Today it’s impossible to get away with such largesse. After the 2008 PhRMA regulations came into effect, giveaways of this type were outlawed to curb falling standards within US pharma. Today, even branded coffee cups are no longer allowed at congresses and symposia.

But all that might be about to change.

Along with Wall Street, the coal industry and construction, President Trump has promised a bonfire of “75% to 80% of FDA Regulations” – the Food and Drug Administration measures which includes those around pharmaceutical events.

What does this mean for US pharma brands and those in US markets – and is deregulation a good thing?


The wild west

By the time PhRMA regulations came into force in late 2008, Big Pharma had become the wild west of marketing. Three years earlier, promotional spend by American brands topped $29.9 million, 56% of which went to free samples, 25% on direct marketing to physicians and 12.5% on patient advertising. Ex-pharma salesman, Jamie Reidy covered the worst excesses in the industry in Hard Sell: his sensational account of Pfizer’s marketing campaigns for Viagra.

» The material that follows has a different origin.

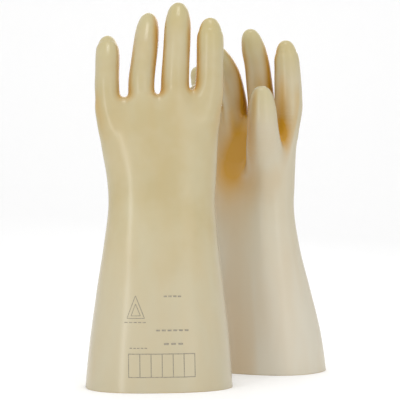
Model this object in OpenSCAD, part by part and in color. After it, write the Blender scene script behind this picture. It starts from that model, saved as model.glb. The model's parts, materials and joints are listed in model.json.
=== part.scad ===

Today, Trump stands ready to sweep away the 2008 FDA measures imposed to limit such abuses. On the campaign trail, the President-elect promised to bulk-buy medicines to lower prices for individual patients.

Following a testy meeting with American pharma chiefs, Trump – now President – switched his position, promising to lower drug prices, shorten the drug approval process and relocate pharma manufacturing to the US. His administration would, he said, cut “regulations at a level no one has ever seen before.” Given the sweeping scale of Trump’s measures on immigration and taxation, we can safely assume this deregulation will apply to pharmaceutical promotions – the US being the biggest market for medicines internationally.


A bitter pill?

At first glance, deregulation of pharma marketing appears to be a boon for the pharma sector.

Fewer limitations means more scope for creative marketing, which means bigger budgets, which means greater sales. Indeed, medical stocks jumped following Trump’s January meeting with pharma bosses at Merck, Johnson & Johnson, Lilly and Amgen.

The reality is more complicated, however, and pharma-marketing may get more difficult as a result of Trump’s sweeping measures – if they ever make it through the various Houses that control US politics.

PhRMA’s 2008 regulation of pharmaceutical promotion was intended to protect patients following decades of unchecked marketing promotion. In turn, medical businesses have been forced to think laterally and more creatively in their marketing – in many cases ‘putting the patient first’ to a greater degree than previously.

Such a shift is a positive one. Today, large pharmaceutical companies rely on the FDA to benchmark industry standards within medicine. Any measure which makes it easier for smaller, younger pharma firms to compete on equal terms with established ones is likely to be opposed by those bigger businesses.

Deregulation is likely to allow less scrupulous firms to promote and sell large volumes of medicines which have not passed the rigorous testing required in the Obama era (which itself saw approval times drop via the 21st Century Care Act). At best, poorly performing medicines could find their way to market, as happened with Sarepta Therapeutics. At worse, illnesses caused by ‘junk science’ treatments could increase.

And a return to the wild west days of old could mean any subsequent re-regulation of the US pharma industry would be even heavier than exists today. The dwindling US tobacco industry proves just how crippling re-regulation can be – the number of US tobacco farms having declined from 180,000 to 10,000 since 1980. Outlawing tobacco branding has had a similar effect in the UK.

For US pharmaceutical marketers, deregulation offers a rich temptation to revert back to old excesses. But the cost of doing so may be the very growth of their industry. Will they bite?